Témoin privilégié des trente dernières années de la tauromachie française, comme torero d’abord sous le nom de Nimeño, comme impresario de son frère Christian ensuite, Alain Montcouquiol arpente un terrain jusqu’alors inconnu de ce type de littérature, celui de la retenue et de la pudeur.
Ayant arpenté les deux côtés de la barrière, le sable des arènes et celui de la contrepiste, Alain Montcouquiol n’avait, il est vrai, nul besoin de forcer le trait pour être crédible.
Homme de pudeur et de respect. Nimeño I a préféré garder sous sa plume les mots et les expressions qui l’auraient conduit à salir les acteurs de ce culte célébré dans le sud de la France. Nous ne saurons rien de son jugement sur les impresarios ou sur les directeurs d’arènes et sur ceux qui, de près ou de loin, sont davantage guidés par l’appât du gain que par l’esprit de sacrifice des toreros.
Alain Montcouquiol n’écrit pas ce qu’il pense et, derrière chaque mot, le lecteur averti comble le vide des espaces blancs. Il ne règle pas ses comptes, un mot qui, quel que soit son acception, a du mal à rentrer dans son vocabulaire.
Mais si la discrétion domine cet ouvrage, ses souvenirs d’adolescence apparaissent comme autant de moments de tendresse.
Les barreaux des arènes de Nîmes, qu’il écarte avec son frère Christian pour s’y rendre les jours de corridas ramènent à la part de rêve de ces deux adolescents qui se croyaient invincibles. Et il fallait se croire invulnérable pour interpréter « pour de vrai » La Capitale du monde, cette nouvelle d’Hemingway où des gamins attachent des poignards aux barreaux des chaises afin de jouer au toro et au torero. Quitte à s’entailler profondément le genou.
L’aspect le plus poignant de ce récit restera le long séjour à Madrid où, apprenti torero en compagnie de Bernard Dombs, celui qui se fera connaître sous le nom de Simon Casas, Alain Montcouquiol parie des « odeurs qu’on mastique » et vend son sang pour manger. Un exercice qui poussera Alain Montcouquiol à boire de l’eau pour avoir le bon poids.

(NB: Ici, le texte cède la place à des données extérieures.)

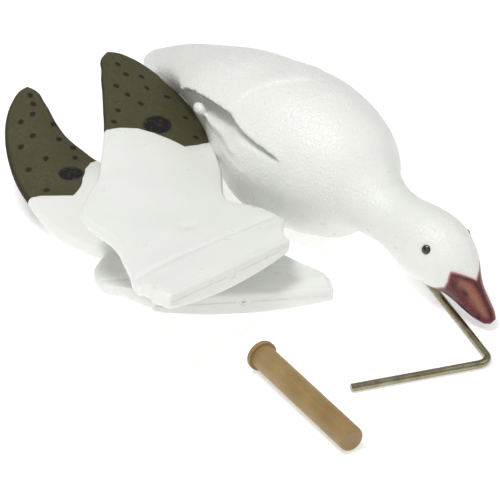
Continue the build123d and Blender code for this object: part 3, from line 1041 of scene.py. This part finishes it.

Pointant du doigt ses relations avec Simon Casas sans expliciter la cause d’une amitié ternie, Alain Montcouquiol dit de lui : « Le succès de Christian pesa toujours dans nos relations. La fin du torero Casas a coïncidé avec l’avènement de Nimeño. Nos rêves avaient cessé d’être les mêmes. »
Et lorsque la rumeur laissera croire que son frère gravement blessé briguait la direction des arènes de Nîmes, il écrira à propos du même Casas : « Comment a-t-il été possible que tant de désespoir avoué ait pu être interprété par les uns comme une menace, par les autres comme une heureuse prise de conscience ? »
Jackie Brunet, Lucien Orlewski dit Chinito, tous les espoirs da la tauromachie française auxquels Nimeño I fait référence auront payé d’un lourd tribut cette folle espérance de devenir un torero qui fasse jeu égal avec les Espagnols. Et ce sont des gens comme Manolo Chopera, le célèbre impresario, ou Antonio Ordonez qui feront preuve de générosité à leur égard.
La carrière de Christian Montcouquiol Nimeño II est vécue par les toreros français comme étant la leur. Quand Christian déclare à Alain : « Je t’offre cette alternative parce que c’est aussi la tienne », c’est, en fait, à tous les toreros français qu’il la donne.
Aussi, quand un taureau de Miura met fin en septembre 1989 à cette belle espérance, entraînant le suicide de Nimeño II, c’est toute la tauromachie française qui se sent orpheline… « L’adieu au rêve fini par prendre la forme d’une mutilation », écrit simplement Alain Montcouquiol.
Durement frappé, Nimeño I aura du mal à reprendre le cours naturel d’une vie que son frère Christian accomplissait par procuration.
Ayant fait l’effort de se rééduquer, il parachève cette démarche en signant cet ouvrage.